[DIRECTIONS FOR THIS TASK]: Everything from the line containing "The OpenSCAD and" down to the line containing "laid rope swept" is to be returned exactly; include both boundary lines and leave out all others.

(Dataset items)
========================
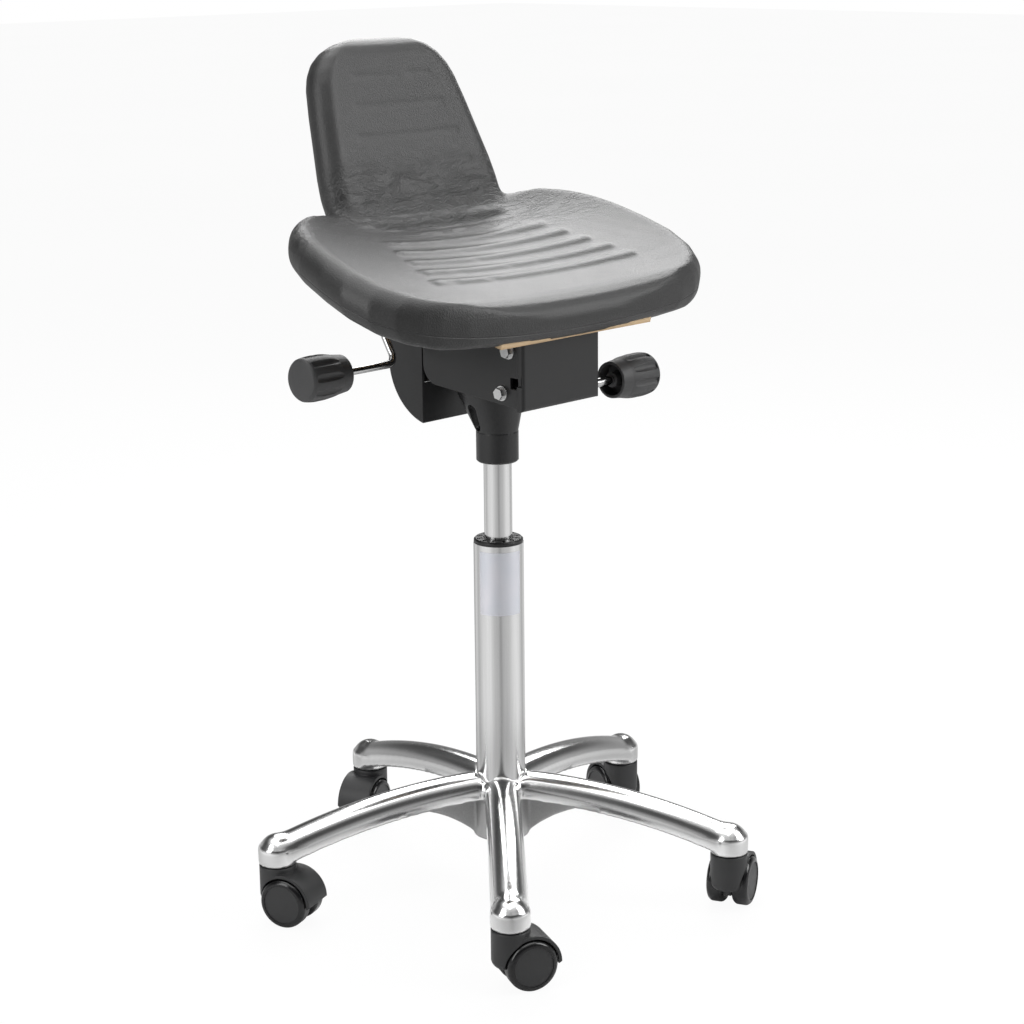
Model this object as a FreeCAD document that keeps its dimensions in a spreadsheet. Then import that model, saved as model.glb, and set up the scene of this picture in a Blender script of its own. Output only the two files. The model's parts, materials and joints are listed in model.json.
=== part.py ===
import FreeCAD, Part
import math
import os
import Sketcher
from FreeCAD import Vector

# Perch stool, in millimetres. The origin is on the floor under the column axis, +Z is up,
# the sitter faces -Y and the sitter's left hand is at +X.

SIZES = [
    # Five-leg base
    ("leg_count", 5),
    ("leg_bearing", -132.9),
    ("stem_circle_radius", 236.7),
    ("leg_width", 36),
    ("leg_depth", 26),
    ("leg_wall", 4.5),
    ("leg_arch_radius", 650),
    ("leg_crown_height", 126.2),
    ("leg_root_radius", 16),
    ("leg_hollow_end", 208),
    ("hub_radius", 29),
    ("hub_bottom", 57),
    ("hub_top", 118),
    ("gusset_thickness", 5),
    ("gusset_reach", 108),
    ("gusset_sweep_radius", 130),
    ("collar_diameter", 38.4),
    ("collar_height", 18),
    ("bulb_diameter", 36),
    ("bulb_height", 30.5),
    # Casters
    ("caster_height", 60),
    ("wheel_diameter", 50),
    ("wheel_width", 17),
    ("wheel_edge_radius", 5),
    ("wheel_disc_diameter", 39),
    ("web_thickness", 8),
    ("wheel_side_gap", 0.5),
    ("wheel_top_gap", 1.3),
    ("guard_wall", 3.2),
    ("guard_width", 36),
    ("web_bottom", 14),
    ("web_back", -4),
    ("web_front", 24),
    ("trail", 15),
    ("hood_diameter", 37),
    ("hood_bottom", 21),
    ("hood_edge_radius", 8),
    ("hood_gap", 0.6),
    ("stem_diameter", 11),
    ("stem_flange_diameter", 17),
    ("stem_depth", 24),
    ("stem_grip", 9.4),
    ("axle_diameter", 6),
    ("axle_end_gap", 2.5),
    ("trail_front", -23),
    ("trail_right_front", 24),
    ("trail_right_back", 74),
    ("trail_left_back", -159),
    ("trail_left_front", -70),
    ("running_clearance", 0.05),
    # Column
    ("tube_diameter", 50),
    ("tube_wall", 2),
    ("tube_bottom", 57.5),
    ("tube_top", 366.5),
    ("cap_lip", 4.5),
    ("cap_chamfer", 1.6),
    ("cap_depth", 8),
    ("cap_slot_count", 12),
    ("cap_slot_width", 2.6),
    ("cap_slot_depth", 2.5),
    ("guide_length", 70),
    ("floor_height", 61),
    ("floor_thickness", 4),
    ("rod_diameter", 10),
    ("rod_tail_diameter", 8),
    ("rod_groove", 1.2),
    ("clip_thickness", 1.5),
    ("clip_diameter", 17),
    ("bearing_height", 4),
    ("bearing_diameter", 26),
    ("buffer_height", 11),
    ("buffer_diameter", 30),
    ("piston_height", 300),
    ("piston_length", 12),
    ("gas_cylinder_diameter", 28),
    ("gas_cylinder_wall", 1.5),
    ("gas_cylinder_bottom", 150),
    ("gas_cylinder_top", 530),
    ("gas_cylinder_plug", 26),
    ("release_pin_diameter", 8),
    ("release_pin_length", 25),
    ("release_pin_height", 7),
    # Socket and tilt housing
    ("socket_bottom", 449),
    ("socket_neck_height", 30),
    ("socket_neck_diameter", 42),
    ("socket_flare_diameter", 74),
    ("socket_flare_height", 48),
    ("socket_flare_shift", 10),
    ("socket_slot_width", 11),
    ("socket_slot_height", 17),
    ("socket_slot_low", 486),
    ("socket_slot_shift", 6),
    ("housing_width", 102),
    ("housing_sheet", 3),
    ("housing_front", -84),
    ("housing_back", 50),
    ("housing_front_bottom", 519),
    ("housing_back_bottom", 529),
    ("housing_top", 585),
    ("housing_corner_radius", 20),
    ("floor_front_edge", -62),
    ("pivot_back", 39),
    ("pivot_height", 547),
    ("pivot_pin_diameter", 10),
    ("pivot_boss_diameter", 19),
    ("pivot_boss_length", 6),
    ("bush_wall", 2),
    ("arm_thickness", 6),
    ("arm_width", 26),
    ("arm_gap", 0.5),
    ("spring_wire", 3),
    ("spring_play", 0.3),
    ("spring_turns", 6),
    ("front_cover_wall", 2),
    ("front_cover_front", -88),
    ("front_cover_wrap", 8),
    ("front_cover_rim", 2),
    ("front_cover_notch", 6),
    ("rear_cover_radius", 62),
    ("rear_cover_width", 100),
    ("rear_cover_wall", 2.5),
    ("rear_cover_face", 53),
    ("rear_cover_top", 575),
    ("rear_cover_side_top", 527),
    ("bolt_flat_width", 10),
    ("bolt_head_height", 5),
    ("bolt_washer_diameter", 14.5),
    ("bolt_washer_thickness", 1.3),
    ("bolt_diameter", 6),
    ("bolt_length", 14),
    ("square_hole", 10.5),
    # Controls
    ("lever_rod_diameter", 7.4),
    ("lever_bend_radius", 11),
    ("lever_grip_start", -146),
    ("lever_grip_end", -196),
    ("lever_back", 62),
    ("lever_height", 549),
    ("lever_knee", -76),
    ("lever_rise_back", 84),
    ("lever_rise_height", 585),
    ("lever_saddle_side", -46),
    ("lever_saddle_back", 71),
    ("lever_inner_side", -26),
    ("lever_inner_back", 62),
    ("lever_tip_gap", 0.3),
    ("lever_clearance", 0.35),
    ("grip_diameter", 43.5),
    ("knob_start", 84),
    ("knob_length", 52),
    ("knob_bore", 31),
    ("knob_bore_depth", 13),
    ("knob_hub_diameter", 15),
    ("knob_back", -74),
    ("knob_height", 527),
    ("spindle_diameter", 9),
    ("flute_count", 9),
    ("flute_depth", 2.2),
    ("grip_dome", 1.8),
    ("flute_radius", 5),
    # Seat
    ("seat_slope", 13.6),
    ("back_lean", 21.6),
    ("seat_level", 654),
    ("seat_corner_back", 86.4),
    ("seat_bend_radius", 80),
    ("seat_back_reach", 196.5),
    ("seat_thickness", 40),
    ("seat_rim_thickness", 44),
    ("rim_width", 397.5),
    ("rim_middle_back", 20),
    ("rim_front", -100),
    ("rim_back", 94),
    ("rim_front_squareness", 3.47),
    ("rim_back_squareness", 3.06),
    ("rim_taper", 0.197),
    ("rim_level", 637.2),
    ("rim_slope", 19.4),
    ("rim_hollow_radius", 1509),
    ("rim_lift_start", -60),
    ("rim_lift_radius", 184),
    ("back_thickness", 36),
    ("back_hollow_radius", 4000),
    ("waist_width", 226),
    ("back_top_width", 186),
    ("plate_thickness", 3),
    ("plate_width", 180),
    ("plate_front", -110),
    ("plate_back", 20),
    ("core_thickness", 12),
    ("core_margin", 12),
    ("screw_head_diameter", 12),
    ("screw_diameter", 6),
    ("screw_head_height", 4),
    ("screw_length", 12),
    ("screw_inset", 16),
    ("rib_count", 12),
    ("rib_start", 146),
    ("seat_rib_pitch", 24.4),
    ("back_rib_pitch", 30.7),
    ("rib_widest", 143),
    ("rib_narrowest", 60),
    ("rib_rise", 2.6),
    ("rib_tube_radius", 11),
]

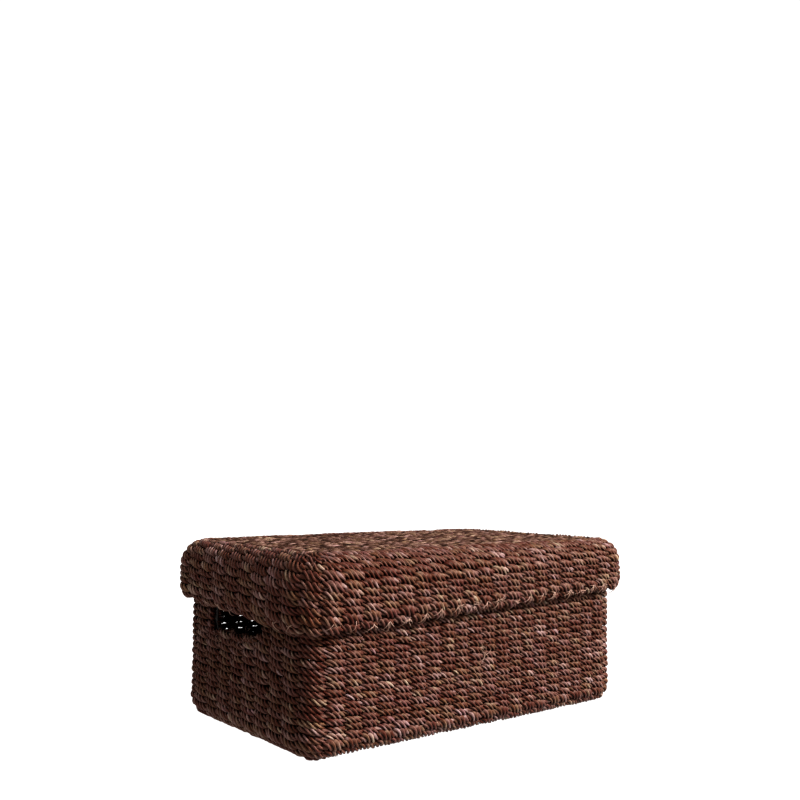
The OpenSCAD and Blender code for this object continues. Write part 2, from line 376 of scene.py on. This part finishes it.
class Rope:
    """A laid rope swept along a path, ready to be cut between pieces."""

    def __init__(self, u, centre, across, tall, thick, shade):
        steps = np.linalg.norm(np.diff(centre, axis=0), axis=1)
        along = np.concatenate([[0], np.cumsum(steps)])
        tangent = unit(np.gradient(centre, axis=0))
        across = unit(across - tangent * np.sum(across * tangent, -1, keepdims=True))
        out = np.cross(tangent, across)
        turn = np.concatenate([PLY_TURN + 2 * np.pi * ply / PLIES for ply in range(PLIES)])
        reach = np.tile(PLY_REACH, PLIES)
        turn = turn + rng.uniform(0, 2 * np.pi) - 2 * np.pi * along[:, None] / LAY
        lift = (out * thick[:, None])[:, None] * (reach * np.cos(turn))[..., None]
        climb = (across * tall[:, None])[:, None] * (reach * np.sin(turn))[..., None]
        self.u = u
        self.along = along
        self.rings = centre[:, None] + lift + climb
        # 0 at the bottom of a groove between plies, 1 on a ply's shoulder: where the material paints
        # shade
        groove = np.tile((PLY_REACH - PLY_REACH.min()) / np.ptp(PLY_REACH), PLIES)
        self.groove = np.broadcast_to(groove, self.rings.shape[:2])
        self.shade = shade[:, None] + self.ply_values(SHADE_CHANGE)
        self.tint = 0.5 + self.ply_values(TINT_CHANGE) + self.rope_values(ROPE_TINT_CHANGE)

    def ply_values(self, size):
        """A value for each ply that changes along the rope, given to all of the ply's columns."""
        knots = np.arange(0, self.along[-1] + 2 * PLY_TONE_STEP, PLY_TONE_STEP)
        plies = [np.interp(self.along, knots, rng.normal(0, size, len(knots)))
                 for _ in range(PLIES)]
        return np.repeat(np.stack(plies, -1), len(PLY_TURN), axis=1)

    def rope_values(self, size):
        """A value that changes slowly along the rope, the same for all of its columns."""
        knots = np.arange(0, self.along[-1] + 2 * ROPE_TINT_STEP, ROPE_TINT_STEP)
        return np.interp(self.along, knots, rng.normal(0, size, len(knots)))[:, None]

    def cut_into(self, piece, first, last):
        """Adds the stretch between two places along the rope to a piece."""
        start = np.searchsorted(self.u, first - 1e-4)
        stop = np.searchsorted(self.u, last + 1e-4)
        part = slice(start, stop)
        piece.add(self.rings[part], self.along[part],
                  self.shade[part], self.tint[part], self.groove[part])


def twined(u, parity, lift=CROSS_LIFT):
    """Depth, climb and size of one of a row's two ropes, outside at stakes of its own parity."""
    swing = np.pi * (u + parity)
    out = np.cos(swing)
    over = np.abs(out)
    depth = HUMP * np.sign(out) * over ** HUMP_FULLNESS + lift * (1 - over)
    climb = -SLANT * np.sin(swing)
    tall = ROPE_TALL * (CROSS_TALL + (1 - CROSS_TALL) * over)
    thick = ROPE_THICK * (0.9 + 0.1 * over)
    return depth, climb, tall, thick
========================
[SOLUTION FOR THIS TASK]:
The OpenSCAD and Blender code for this object continues. Write part 2, from line 376 of scene.py on. This part finishes it.
class Rope:
    """A laid rope swept along a path, ready to be cut between pieces."""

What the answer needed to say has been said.